There are a number of reasons why the risk posed by household balance sheets is significantly lower in Canada than elsewhere, not the least of which is Canada's more conservative lending culture. For example, subprime mortgages account for less than 5 per cent of Canadian mortgage lending, roughly one-third the level in the United States. Further, since Canada requires insurance on high-loan-to-value mortgages and Canada Mortgage Bonds carry an explicit sovereign guarantee, there has been no negative feedback loop between the housing market and the financial sector as has been all too apparent in other major economies. While Canada's debt-service ratio remains below its historical average, as I mentioned, the debt-service ratio in the United States remains above its historical average. Further, the absolute cost of household debt in Canada – both mortgage and other loans – has fallen by about 100 basis points since the onset of the crisis last year.
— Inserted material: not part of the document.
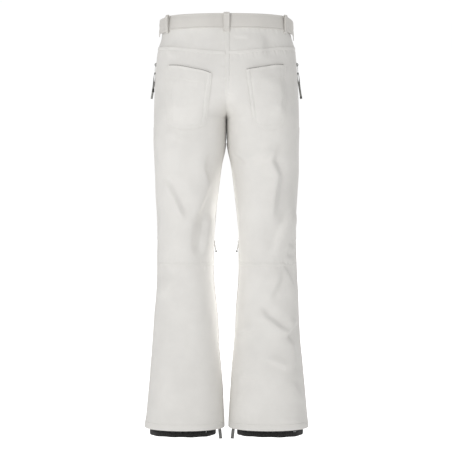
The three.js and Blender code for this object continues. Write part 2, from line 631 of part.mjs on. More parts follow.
for (const [hand, side] of SIDES) {
  const high = GAITER_Z + GAITER_LENGTH;
  const cuff = GAITER_Z + ELASTIC_HEIGHT;
  const taper = [0, 15, 30, 45, GAITER_TAPER].map((drop) => high - drop);
  const levels = [...taper, mix(high - GAITER_TAPER, cuff, 0.5), cuff + SEAM_GAP];
  add(`gaiter_${hand}`, gaiterTube(side, levels, 0, -GAITER_THICKNESS), GAITER);
  const outer = (ELASTIC_THICKNESS - GAITER_THICKNESS) / 2;
  add(`gaiter_elastic_${hand}`, gaiterTube(side, [cuff, GAITER_Z], outer, outer - ELASTIC_THICKNESS), GAITER);
  const hook = add(`gaiter_hook_${hand}`, laceHook(), METAL);
  hook.position.set(side * GAITER_CENTRE, GAITER_FRONT + outer + SEAT_GAP, cuff - 2);
}

export default trousers;
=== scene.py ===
# %% [markdown]
# Ski trousers, made as cloth pieces sewn round an empty body.
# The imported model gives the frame: every level, side and pivot below is read from its boxes,
# so each piece of cloth lies where its plain solid lies.
# %% Load the frame
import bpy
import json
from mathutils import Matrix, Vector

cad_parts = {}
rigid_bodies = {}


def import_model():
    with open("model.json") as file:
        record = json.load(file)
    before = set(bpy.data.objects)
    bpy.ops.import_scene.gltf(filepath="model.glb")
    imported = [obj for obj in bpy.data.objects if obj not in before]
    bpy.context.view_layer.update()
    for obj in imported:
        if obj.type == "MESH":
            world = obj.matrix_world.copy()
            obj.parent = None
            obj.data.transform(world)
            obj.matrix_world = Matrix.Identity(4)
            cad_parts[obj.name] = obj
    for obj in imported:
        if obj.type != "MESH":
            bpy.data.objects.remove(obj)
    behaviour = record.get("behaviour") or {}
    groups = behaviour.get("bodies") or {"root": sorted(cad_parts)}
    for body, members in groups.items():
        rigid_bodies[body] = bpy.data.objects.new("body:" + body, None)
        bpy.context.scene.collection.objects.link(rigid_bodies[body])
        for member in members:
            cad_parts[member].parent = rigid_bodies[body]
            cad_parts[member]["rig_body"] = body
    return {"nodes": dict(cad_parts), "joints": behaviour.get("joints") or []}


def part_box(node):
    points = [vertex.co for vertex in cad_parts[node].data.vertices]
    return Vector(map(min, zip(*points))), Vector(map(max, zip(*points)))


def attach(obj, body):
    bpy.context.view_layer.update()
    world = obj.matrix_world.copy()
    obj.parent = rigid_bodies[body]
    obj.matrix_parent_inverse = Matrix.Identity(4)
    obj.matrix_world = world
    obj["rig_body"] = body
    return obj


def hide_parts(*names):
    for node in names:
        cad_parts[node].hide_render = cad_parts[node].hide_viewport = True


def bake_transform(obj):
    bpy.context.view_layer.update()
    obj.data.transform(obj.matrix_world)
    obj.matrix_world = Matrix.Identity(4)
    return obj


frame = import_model()
print("solids in the frame", len(frame["nodes"]))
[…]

Nonetheless, the Bank of Canada will continue to closely monitor the risk posed to financial stability from household balance sheets. In addition, the Bank will closely consider the possibility that households may be more sensitive to shocks to their income or wealth as it develops its outlook for Canadian growth and inflation.
Conclusion
In times of crisis, it is easy to understand the links between financial stability and the real economy. While these are all too apparent, it is sometimes hard to see the end of the crisis. But end it will. The actions that policy-makers are taking will be effective. The global economy will emerge from this period of weakness. In the years ahead, when times are better, the need to promote financial stability may not be as clear-cut, even though it will be no less important. The Bank of Canada will continue to take a macroprudential approach. We will use all the tools at our disposal to promote financial stability at home and abroad and, in so doing, continue to contribute to the economic and financial welfare of Canada.